By the middle of the trial, NASCAR’s position had grown increasingly precarious.
Executives who took the stand often appeared defensive, at times evasive, and documents showed decisions being shaped by fear of rival series.
Jurors do not need to be experts in antitrust law to form opinions about credibility. That alone can decide a case.
There was also the looming prospect of calling Rick Hendrick and Roger Penske as witnesses.
Letters both men wrote to Jim France advocating for permanent charters had already been shown to the jury.
Any testimony praising NASCAR’s stewardship would have been met with immediate questions about those letters and, potentially, about team finances and Penske’s role in other racing series.
The upside of their testimony was limited.
The downside was enormous.
Once the plaintiffs rested their case, the momentum was unmistakable.
Settlements often come at that moment, when one side sees the risk more clearly than ever.

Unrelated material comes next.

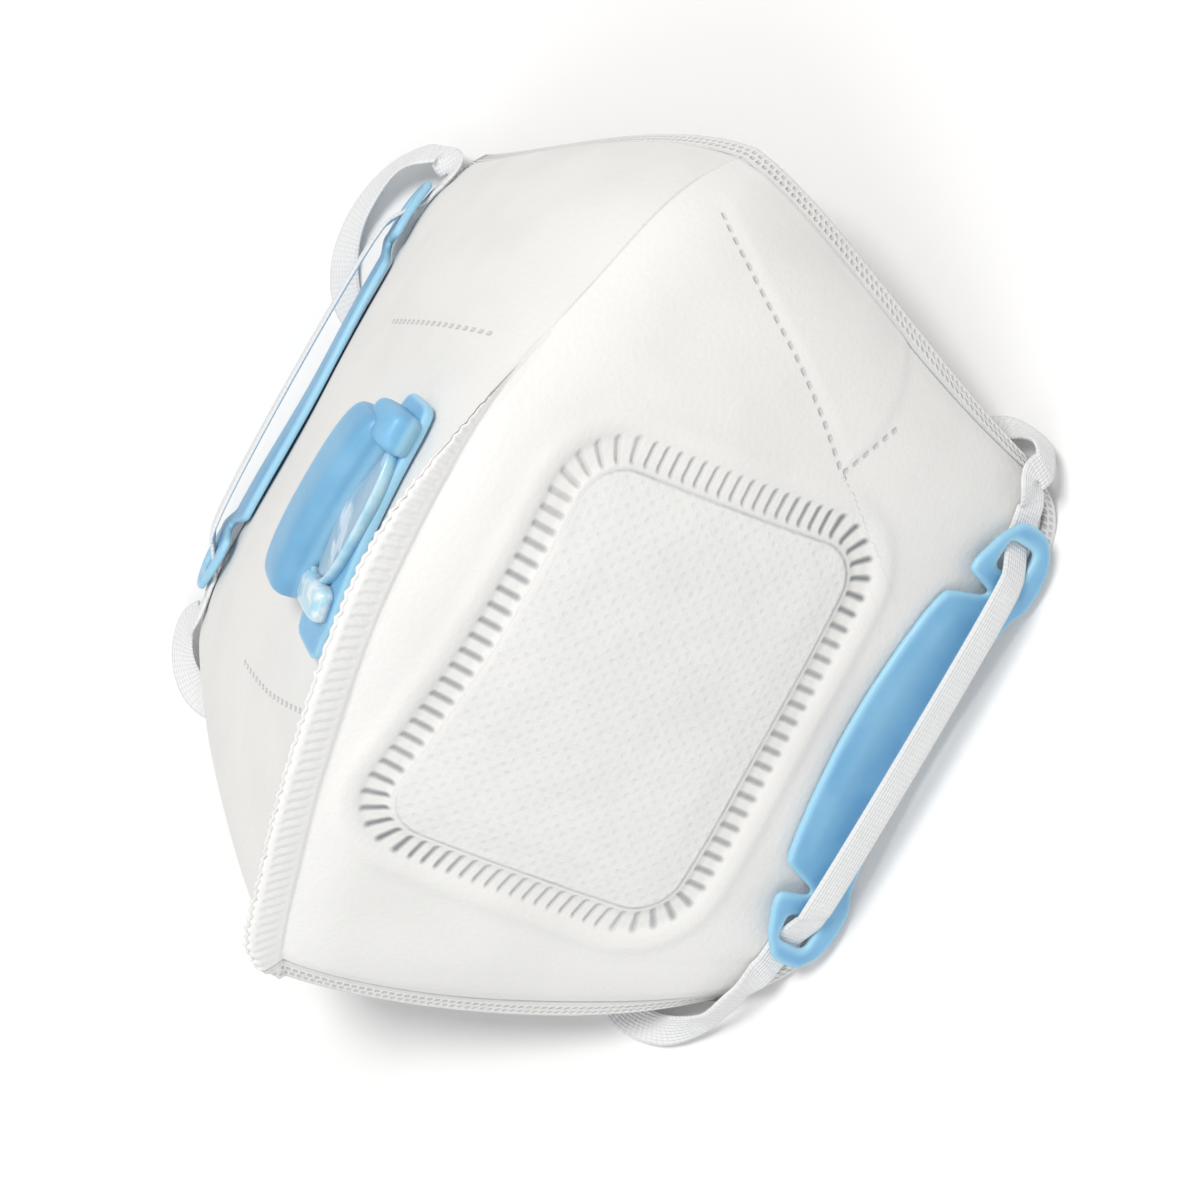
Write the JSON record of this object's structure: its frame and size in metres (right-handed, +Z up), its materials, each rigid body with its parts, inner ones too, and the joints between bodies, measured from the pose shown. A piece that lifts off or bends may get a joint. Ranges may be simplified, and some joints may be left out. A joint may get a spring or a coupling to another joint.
{
  "type": "folding half-mask respirator",
  "caption": "Fold-flat half mask of white nonwoven with a welded centre ridge, an exhalation valve, clips at the cheeks and one elastic strap, resting on its open side.",
  "frame": {"origin": "middle of the mask's outline on the surface that it rests on, without the strap", "axes": "+Z up, away from the wearer's face; +Y towards the nose; +X to the wearer's left"},
  "size_m": [0.1477, 0.1582, 0.0929],
  "materials": {
    "nonwoven": "matt, lightly embossed",
    "plastic": "satin, slightly translucent",
    "membrane": "smooth, translucent",
    "elastic": "knitted"
  },
  "bodies": {
    "root": {"panel_left": "nonwoven", "panel_right": "nonwoven", "hem_top": "nonwoven", "hem_bottom_left": "nonwoven", "hem_bottom_right": "nonwoven", "hem_side_left": "nonwoven", "hem_side_right": "nonwoven", "side_clip_left": "plastic", "side_clip_right": "plastic", "valve_seat": "plastic", "valve_flap": "membrane", "valve_cover": "plastic", "head_strap": "elastic"}
  },
  "joints": []
}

This one was no different.
The sides came close months ago, according to the judge, before talks fell apart.
Perhaps the financial number was too difficult to accept then. Perhaps NASCAR wanted to see the plaintiffs’ full hand before committing.
Either way, the cost of going to trial, financially and otherwise, was staggering.

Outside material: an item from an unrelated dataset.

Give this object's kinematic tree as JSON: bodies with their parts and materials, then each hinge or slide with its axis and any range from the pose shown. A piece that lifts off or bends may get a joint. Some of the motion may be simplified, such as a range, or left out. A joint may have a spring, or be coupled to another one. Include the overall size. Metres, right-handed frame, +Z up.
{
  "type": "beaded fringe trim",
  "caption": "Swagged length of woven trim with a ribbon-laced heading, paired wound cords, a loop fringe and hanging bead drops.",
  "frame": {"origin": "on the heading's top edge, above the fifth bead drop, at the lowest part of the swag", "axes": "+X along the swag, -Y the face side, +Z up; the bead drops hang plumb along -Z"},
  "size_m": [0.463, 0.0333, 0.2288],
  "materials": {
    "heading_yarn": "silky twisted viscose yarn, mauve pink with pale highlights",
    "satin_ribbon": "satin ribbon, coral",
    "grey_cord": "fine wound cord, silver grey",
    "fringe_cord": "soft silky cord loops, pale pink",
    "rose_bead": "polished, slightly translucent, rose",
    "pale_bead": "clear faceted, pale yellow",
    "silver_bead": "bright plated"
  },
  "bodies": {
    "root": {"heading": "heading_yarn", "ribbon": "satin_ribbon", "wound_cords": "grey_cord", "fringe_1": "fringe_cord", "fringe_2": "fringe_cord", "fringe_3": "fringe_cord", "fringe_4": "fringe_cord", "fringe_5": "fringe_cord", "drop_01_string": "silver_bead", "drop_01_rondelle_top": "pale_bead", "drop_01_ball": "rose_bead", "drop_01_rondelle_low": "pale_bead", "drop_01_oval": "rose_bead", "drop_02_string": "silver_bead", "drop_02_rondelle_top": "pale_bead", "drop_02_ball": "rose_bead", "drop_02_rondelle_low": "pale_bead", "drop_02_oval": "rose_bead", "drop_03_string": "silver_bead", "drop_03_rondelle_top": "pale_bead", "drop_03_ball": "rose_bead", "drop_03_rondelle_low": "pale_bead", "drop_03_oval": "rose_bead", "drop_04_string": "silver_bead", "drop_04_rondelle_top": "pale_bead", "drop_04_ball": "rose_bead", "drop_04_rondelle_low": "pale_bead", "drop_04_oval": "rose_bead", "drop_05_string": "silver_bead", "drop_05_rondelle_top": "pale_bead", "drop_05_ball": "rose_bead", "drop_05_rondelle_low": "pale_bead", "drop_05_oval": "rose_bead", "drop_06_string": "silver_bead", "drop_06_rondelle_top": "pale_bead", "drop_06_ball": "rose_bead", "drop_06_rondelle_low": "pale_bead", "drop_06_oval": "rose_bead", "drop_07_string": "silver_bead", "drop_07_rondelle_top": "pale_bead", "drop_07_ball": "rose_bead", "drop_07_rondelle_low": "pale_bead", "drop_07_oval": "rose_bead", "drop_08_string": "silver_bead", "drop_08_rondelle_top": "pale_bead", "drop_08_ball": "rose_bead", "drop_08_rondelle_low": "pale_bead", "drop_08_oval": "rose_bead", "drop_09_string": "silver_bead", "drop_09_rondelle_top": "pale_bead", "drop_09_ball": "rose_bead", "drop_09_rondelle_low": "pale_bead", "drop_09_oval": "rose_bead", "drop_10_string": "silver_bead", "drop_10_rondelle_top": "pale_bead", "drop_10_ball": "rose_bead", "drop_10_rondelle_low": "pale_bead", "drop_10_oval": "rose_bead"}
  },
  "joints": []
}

Moving on will not be simple.
The language used in private texts, including dismissive references to “redneck,” cut directly against the culture of a sport built on fans who often wear that label with pride.
That does not disappear with a short press conference. Nor does the scrutiny surrounding Phelps’ leadership fade easily after messages like the ones revealed about Childress.
Respect earned over years can be tested quickly, and it will take time to see whether it can be rebuilt.
One group has barely entered the conversation so far. Drivers rarely stay silent when new money and stability arrive. If teams are more secure and revenues increase, the next pressure point may come from inside the cars.
The lawsuit is done. The aftershocks are just beginning.